Жены и возлюбленные французских королей | страница 73



Если узаконенные дети Людовика XIV и создавали еще какие-то проблемы, то вовсе не такого рода, как их предшественники. Претензии короля на почитание его бастардов считались чрезмерными и были единственной причиной трудностей, связанных с их особым возвышением, серьезно затронувшим монархическую иерархию. Эти королевские дети не только никогда открыто не выступали против власти отца, но им даже не приходила в голову мысль о мятежном поведении. За одним исключением в период регентства герцога Орлеанского, впрочем, возможно, что истинной причиной тому послужили именно женские амбиции.
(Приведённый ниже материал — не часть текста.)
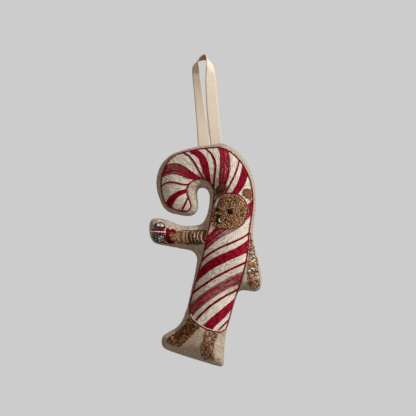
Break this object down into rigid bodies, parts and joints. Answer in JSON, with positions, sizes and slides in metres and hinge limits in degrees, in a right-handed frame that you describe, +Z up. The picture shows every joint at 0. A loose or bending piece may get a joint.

Король-Солнце узаконил двух бастардов от мадемуазель де Лавальер и шестерых от мадам де Монтеспан. Он даровал им все права законных детей, а затем, в конце жизни, пошел еще дальше, что вызвало бурную реакцию в обществе, проявившуюся, правда, уже после его смерти. Когда после кончины легитимных детей и внуков у него остался только один самый младший внук, чье слабое здоровье внушало беспокойство, он испугался, что его род по линии законного наследования исчезнет. И тогда он признал за своими сыновьями от мадам де Монтеспан, герцогом дю Меном и графом Тулузским, право наследования короны. Декларация об этом, датированная 14 июля 1714 года, была занесена в протокол парламента 2 августа. Такое новшество вызвало изумление современников, и, по крайней мере, часть общества, к которой принадлежал Сен-Симон, пришла в негодование. Уподобляя бастардов, рожденных от прелюбодеяния, порождению нечистой связи и преступления, Сен-Симон, как и принцесса Пфальцская, отражал эволюцию человеческого менталитета за последнее столетие и изменения общественного настроения, переходя от анархии любовных связей, царившей при Генрихе IV, к суровой морали своего времени, когда воедино сливались понятия священного и легитимного, чести и иерархии[62]. Теперь любое нарушение закона приравнивалось к пятну и пороку, что в глазах общественного мнения лишало чести того, кто был запятнан, даже если дело касалось короля. Являлось ли то результатом проповедей Боссюэ, провозгласившего задачу монарха – быть воплощением благочестия и веры, дабы возвеличить свою порфиру и, главным образом, «поддерживать добродетель и расширять путь на Небеса»? Или же подтверждением нового порядка вещей, согласно которому подданные отныне настоятельно требовали контроля над преемственностью трона и в случае незаконной смены преемников были готовы взять всё в свои руки? После смерти Людовика XIV упадок бастардов дал тому подтверждение. Июльский эдикт 1717 года отменял решения Людовика XIV, предусматривая возможность прекращения прямой линии Бурбонов, и недвусмысленно указывал, что «если французскую нацию постигнет такое бедствие, то именно этой нации надлежит восстановить династию мудростью своего выбора». Так рождалась идея о праве нации распоряжаться Короной, и в первую очередь праве на контроль власти. Парадоксально, что бастарды стали невольным рупором протеста, не затихавшего вплоть до революции.